• [EXERCISE AIM]:
Pick out the lines below that include the string "object".

• [SOURCE RECORDS]:

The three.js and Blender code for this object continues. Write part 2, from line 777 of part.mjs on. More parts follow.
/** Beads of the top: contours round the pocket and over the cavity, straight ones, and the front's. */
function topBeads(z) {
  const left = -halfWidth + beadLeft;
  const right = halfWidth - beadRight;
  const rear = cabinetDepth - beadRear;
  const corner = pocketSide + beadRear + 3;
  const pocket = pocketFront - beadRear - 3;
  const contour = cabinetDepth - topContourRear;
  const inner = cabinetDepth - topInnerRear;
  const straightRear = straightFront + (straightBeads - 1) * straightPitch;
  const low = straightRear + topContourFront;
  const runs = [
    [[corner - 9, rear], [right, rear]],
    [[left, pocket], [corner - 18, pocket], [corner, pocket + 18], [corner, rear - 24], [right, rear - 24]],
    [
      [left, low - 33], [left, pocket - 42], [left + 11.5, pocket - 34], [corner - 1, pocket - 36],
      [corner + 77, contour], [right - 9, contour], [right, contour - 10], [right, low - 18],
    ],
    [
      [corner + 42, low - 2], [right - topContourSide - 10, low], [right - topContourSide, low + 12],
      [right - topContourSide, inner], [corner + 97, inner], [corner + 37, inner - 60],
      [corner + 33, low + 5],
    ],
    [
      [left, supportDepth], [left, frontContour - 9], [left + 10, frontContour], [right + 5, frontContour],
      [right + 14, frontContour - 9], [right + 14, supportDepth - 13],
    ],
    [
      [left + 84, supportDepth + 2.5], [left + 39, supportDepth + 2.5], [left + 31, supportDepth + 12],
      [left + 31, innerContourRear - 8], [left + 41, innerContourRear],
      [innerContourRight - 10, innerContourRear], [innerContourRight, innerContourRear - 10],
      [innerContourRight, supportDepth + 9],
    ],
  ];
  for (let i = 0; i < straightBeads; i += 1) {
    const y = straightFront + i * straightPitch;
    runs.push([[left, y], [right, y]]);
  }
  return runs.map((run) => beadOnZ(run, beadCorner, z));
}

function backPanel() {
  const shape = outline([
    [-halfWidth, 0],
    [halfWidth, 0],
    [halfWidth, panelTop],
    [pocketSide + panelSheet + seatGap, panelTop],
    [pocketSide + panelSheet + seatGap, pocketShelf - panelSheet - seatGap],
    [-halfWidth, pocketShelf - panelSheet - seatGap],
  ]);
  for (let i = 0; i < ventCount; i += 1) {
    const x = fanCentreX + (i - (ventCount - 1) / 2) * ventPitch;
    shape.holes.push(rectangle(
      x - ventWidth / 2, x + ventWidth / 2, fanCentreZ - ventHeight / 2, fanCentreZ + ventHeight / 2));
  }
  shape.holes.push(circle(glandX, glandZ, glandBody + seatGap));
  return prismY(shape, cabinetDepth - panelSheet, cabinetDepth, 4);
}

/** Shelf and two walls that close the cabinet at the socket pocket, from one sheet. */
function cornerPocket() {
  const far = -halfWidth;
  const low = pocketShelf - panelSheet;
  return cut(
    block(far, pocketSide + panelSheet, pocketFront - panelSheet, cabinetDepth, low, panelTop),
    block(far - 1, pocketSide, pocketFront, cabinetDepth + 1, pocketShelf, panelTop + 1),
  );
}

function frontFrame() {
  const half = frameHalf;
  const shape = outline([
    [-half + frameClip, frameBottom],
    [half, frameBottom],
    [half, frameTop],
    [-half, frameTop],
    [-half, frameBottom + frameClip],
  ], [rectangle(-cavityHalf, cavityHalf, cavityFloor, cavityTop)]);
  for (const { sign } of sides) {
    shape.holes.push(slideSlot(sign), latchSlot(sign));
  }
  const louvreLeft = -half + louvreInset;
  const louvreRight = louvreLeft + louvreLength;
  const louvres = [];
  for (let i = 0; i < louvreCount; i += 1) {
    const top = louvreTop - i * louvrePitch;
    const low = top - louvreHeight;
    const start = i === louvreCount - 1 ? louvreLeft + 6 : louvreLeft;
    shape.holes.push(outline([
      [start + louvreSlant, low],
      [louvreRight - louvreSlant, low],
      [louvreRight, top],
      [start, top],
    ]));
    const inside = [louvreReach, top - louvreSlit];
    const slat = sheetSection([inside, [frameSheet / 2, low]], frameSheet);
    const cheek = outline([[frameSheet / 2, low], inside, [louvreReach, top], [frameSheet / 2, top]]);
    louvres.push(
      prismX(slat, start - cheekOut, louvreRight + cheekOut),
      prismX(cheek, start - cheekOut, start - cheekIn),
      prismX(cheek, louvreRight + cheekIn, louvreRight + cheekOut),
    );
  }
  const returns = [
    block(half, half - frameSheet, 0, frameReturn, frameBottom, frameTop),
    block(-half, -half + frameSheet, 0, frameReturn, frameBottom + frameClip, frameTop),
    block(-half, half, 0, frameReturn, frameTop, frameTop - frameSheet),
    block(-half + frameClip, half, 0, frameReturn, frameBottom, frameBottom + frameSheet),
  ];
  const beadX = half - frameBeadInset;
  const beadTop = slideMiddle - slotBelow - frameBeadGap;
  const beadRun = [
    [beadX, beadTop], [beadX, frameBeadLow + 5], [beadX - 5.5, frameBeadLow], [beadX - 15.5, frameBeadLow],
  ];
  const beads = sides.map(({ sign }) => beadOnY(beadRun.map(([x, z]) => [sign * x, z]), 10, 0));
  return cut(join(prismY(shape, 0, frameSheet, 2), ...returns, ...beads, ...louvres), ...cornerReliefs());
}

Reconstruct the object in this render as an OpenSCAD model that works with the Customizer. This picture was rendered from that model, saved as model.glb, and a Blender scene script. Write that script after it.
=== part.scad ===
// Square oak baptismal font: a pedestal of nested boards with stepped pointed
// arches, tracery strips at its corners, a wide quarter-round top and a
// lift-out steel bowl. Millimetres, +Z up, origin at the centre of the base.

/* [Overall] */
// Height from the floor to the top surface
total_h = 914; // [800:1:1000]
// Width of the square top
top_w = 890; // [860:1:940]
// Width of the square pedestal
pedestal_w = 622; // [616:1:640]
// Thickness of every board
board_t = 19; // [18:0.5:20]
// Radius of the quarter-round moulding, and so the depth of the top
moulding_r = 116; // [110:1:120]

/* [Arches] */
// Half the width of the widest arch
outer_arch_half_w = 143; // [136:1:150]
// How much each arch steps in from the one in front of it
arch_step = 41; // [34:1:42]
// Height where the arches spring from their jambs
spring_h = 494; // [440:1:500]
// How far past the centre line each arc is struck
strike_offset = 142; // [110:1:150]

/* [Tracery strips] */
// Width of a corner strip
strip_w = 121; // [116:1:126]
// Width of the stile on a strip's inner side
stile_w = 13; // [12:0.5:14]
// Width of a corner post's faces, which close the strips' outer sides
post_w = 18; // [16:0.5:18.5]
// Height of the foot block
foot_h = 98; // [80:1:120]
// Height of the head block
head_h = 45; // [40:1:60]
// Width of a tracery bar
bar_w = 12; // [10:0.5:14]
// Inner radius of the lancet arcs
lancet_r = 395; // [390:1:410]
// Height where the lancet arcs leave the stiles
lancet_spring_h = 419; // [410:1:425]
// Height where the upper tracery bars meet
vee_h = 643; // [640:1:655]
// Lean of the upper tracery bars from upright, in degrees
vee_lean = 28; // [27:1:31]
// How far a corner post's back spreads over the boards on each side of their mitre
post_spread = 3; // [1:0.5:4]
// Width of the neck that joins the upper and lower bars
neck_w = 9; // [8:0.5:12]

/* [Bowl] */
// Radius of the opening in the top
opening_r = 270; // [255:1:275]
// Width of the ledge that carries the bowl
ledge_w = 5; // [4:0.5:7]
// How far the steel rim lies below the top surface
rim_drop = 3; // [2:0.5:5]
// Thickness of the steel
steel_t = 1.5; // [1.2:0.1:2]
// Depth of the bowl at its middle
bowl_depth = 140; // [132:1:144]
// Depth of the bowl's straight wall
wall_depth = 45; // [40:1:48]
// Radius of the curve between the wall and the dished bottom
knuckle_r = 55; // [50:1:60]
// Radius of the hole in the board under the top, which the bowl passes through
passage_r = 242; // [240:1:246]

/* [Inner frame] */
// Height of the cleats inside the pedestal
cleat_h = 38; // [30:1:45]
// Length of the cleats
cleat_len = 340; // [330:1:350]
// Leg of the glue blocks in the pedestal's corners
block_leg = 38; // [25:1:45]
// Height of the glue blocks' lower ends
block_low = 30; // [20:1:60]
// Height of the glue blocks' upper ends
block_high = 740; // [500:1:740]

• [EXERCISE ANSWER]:
The three.js and Blender code for this object continues. Write part 2, from line 777 of part.mjs on. More parts follow.
Reconstruct the object in this render as an OpenSCAD model that works with the Customizer. This picture was rendered from that model, saved as model.glb, and a Blender scene script. Write that script after it.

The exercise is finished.